Dr. King then handed over to his successor as chairman, the former Ace Ltd. chief executive officer Brian Duperreault, who thanked Dr. King and pointed out that during his 10 years at the helm of the board, shareholders had enjoyed total returns of some 800 percent.

Shareholders voted in favour of the appointment of two new board members, Appleby managing partner Shaun Morris and the former governor of the Bahamas Central Bank, Julian Francis. They will replace Dr. King and Rod Ferguson III, who also stepped down as a director yesterday.

Alan Thompson, president and chief executive officer of the Bank, which is now known as Butterfield Bank, summarised a successful 2006 which brought record profits.

“We may not be that large a bank on the world scale, or offer a range of services that is as widely diversified as some other providers, but knowing what we do well and continuing to focus on those businesses has enabled us to add value for our shareholders each year and methodically grow our business,” Mr. Thompson.

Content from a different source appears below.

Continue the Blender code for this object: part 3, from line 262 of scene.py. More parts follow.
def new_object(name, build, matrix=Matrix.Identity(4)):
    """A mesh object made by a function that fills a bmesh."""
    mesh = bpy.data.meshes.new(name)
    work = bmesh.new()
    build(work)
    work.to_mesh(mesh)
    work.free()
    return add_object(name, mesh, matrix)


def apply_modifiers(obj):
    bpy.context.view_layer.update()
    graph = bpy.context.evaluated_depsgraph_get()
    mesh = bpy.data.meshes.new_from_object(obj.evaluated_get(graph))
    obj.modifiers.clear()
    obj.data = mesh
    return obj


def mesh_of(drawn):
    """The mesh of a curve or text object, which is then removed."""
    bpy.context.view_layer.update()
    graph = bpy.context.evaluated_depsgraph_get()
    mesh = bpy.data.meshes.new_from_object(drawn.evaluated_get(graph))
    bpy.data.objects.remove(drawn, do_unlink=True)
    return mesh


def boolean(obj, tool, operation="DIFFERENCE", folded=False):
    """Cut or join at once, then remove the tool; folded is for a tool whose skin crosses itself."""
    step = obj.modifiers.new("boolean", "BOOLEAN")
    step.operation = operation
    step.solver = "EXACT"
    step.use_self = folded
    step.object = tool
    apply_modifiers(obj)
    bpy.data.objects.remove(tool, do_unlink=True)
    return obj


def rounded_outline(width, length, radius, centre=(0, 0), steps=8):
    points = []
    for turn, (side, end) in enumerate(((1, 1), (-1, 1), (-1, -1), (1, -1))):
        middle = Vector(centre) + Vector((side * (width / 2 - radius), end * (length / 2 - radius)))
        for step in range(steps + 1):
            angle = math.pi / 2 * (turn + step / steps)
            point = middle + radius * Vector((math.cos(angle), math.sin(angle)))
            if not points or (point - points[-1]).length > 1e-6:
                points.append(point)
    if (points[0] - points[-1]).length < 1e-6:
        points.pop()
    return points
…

“At year end, we had achieved a record net income of $134 million, an increase of 22.6 percent over last year. Our assets had grown to over $11 billion and we enjoyed gains of over 20 percent versus 2005 in the size of the loan book, in customer deposits, and assets under administration.

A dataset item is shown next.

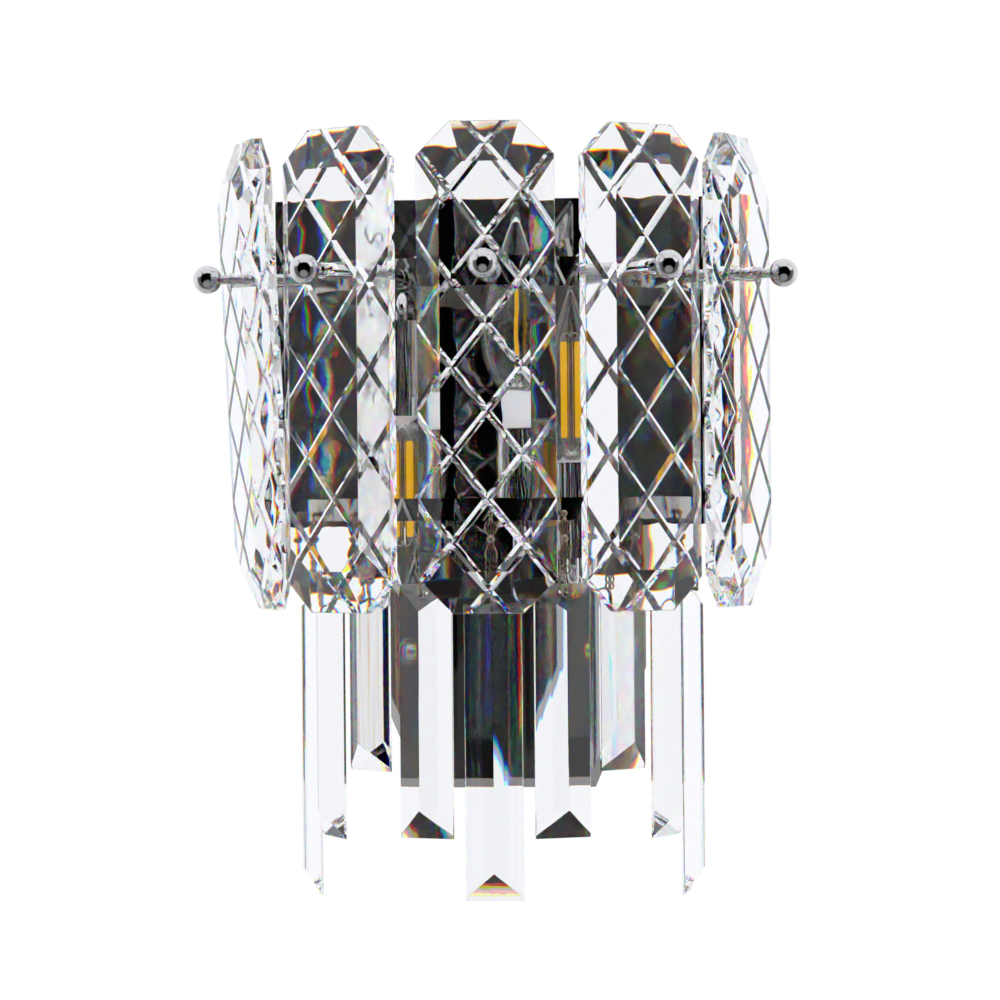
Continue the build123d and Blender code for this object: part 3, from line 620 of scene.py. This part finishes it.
bm = bmesh.new()
for x in SPACER_SCREWS_X:
    for z in SPACER_SCREWS_Z:
        cross_head_screw(bm, x, MIRROR_FACE_Y, z, 3.6, 2.2, 2.0, 30.4)
add_piece("spacer_screws_crossed", finished(bm), "chrome", "fixture", ("spacer_screws",))

bm = bmesh.new()
for x in BAND_SCREWS_X:
    for z in BAND_SCREWS_Z:
        cross_head_screw(bm, x, TAB_FACE_Y, z, 2.7, 1.6, 1.5, 5.1)
add_piece("band_screws_crossed", finished(bm), "chrome", "fixture", ("band_screws",))

bm = bmesh.new()
domed = [
    (0, 6.2), (0.9, 6.5), (1.3, 6.2), (1.4, 4.9), (2.2, 4.7), (3.0, 4.9), (4.6, 4.75), (6.2, 4.2), (7.6, 3.1),
    (8.4, 1.7), (8.7, 0.3),
]
for z in CAP_NUTS_Z:
    lathe(bm, domed, (0, PLATE_FACE_Y, z), (0, -1, 0), 48)
add_piece("plate_cap_nuts_domed", finished(bm), "chrome", "fixture", ("plate_cap_nuts",))

for name in LAMPS:
    down = (0, 0, -1)
    bm = bmesh.new()
    lathe(bm, [(0, 6.9), (0.8, 7.0), (1.6, 6.7)], (0, 0, CAP_TOP_Z), down, 48)
    threaded(bm, (0, 0, CAP_TOP_Z - 1.5), down, 15.5, 7.0, 0.55, 2.8, 48)
    tip = [(0, 6.6), (0.9, 6.2), (2.2, 4.6), (3.0, 3.6), (3.1, 2.5), (4.4, 2.4), (5.0, 1.8), (5.1, 0.4)]
    lathe(bm, tip, (0, 0, CAP_TOP_Z - 16.9), down, 48)
    add_piece(f"lamp_{name}_threaded_cap", place_lamp(finished(bm), name), "zinc_steel", f"lamp_{name}",
              (f"lamp_{name}_cap",))


# Studio: a white backdrop behind, two soft boxes and a ceiling above, grey below, and a dark room in front
world = bpy.data.worlds.new("studio")
world.use_nodes = True
bpy.context.scene.world = world
tree = world.node_tree
tree.nodes.clear()
ray_way = node(tree, "ShaderNodeTexCoord")

RIGHT_BOX = (0.74, -0.36, 0.57)
LEFT_BOX = (-0.78, -0.3, 0.55)
CEILING = (0.0, -0.2, 0.98)
FLOOR_IN_FRONT = (0.0, -0.75, -0.66)
STUDIO_WHITE = (0.97, 0.975, 1.0, 1)


def facing(direction, low, high, away, near):
    """A value that goes from away to near, between two cosines, as a ray comes nearer to a direction."""
    cosine = node(
        tree, "ShaderNodeVectorMath", {0: ray_way.outputs["Generated"], 1: tuple(direction)},
        operation="DOT_PRODUCT",
    )
    value = node(
        tree, "ShaderNodeMapRange",
        {"Value": cosine.outputs["Value"], "From Min": low, "From Max": high, "To Min": away, "To Max": near},
        interpolation_type="SMOOTHSTEP",
    )
    return value.outputs["Result"]


def combined(first, second, operation):
    return node(tree, "ShaderNodeMath", {0: first, 1: second}, operation=operation).outputs["Value"]


backdrop = facing(-TOWARDS_CAMERA, -0.35, 0.15, 0.12, 1.0)
boxes = combined(
    facing(RIGHT_BOX, 0.93, 0.96, 0.0, 1.0), facing(LEFT_BOX, 0.94, 0.965, 0.0, 0.9), "MAXIMUM"
)
ceiling = facing(CEILING, 0.75, 0.9, 0.0, 0.9)
lit = combined(combined(backdrop, boxes, "MAXIMUM"), ceiling, "MAXIMUM")
low_down = facing((0, 0, -1), 0.2, 0.8, 1.0, 0.6)
room = combined(lit, low_down, "MULTIPLY")
dark_front = facing(TOWARDS_CAMERA, 0.58, 0.66, 1.0, 0.012)
front_floor = facing(FLOOR_IN_FRONT, 0.8, 0.93, 0.0, 0.3)
mirrored = combined(combined(room, dark_front, "MULTIPLY"), front_floor, "MAXIMUM")
# The dark room is for mirrors and crystal alone: a ray that has left a matt surface meets plain white
rays = node(tree, "ShaderNodeLightPath")
after_matt = combined(rays.outputs["Diffuse Depth"], 1.0, "MINIMUM")
level = combined(mirrored, after_matt, "MAXIMUM")
tint = mixed_colours(tree, level, (0.0, 0.0, 0.0, 1), STUDIO_WHITE)
seen = mixed_colours(tree, rays.outputs["Is Camera Ray"], tint, (1, 1, 1, 1))
shine = node(tree, "ShaderNodeBackground", {"Color": seen, "Strength": 1.0})
node(tree, "ShaderNodeOutputWorld", {"Surface": shine.outputs["Background"]})

# Floor: far below the object, white to the camera, and not seen in mirrors and crystal
mesh = bpy.data.meshes.new("floor")
bm = bmesh.new()
bmesh.ops.create_circle(bm, cap_ends=True, segments=96, radius=6)
bm.to_mesh(mesh)
bm.free()
floor = bpy.data.objects.new("floor", mesh)
floor.location = (0, 0, -1.3)
bpy.context.scene.collection.objects.link(floor)
pale, tree = new_material("pale_floor")
matt = node(tree, "ShaderNodeBsdfDiffuse", {"Color": (0.8, 0.8, 0.8, 1)})
white = node(tree, "ShaderNodeEmission", {"Color": (1, 1, 1, 1), "Strength": 1.0})
rays = node(tree, "ShaderNodeLightPath")
straight = combined(rays.outputs["Is Camera Ray"], rays.outputs["Is Transmission Ray"], "MAXIMUM")
both = node(
    tree, "ShaderNodeMixShader", {0: straight, 1: matt.outputs["BSDF"], 2: white.outputs["Emission"]}
)
surface(tree, both.outputs["Shader"])
floor.data.materials.append(pale)
floor.visible_glossy = False
floor.visible_transmission = False

# Fill lamp: it lights the matt pieces, and mirrors and crystal don't show it
lamp = bpy.data.objects.new("fill", bpy.data.lights.new("fill", "AREA"))
bpy.context.scene.collection.objects.link(lamp)
lamp.data.size = 1.2
lamp.data.energy = 4
lamp.location = (0.5, -1.8, 0.9)
aim = Vector((0, -0.05, 0))
lamp.rotation_euler = (aim - lamp.location).to_track_quat("-Z", "Y").to_euler()
lamp.visible_glossy = False
lamp.visible_transmission = False

scene_settings = bpy.context.scene
scene_settings.view_settings.view_transform = "Standard"
scene_settings.cycles.max_bounces = 24
scene_settings.cycles.transmission_bounces = 24
scene_settings.cycles.glossy_bounces = 12
scene_settings.cycles.blur_glossy = 0.0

“We managed to turn those gains into a gain in net income of roughly equivalent magnitude, largely because of our success in containing operating costs. The efficiency ratio compares our non-interest expenses against revenues. We slightly improved this ratio, lowering it to 64.8 percent from 66.4 percent, and will work to continue to improve it going forward.”

Mr. Thompson added that per-share earnings totalled $4.74, a gain of 20 percent year over year, and that the Bank’s stock price had increased to $56.25 by the end of the year, contributing to an increase of market capitalisation to $1.68 billion.

“Overall, through our business building and cost containment efforts, we managed to increase shareholder value (defined as the increase in share price plus reinvestment of dividends) by 36.8 percent this year, as compared to the increase of 31.4 percent last year,” the CEO added.

Mr. Thompson said the Bank now ranked as the 12th largest administrator of funds-of-hedge-funds and the 14th largest administrator of single hedge funds in the world, according to the magazine, HFM Week.

He also mentioned two new overseas units, Butterfield Asset Management (Switzerland) Ltd., which was set up in November last year, and Butterfield Fund Services (Canada) Ltd., which opened in Halifax last month with a staff of some 12 people.

“Our objectives for BFS Canada are two-fold: in the short term to take on some of the workload currently handled in Bermuda and Cayman to ease pressure on staff who are currently running at full capacity and, over the long term, to be a base from which we provide services to North American hedge funds.”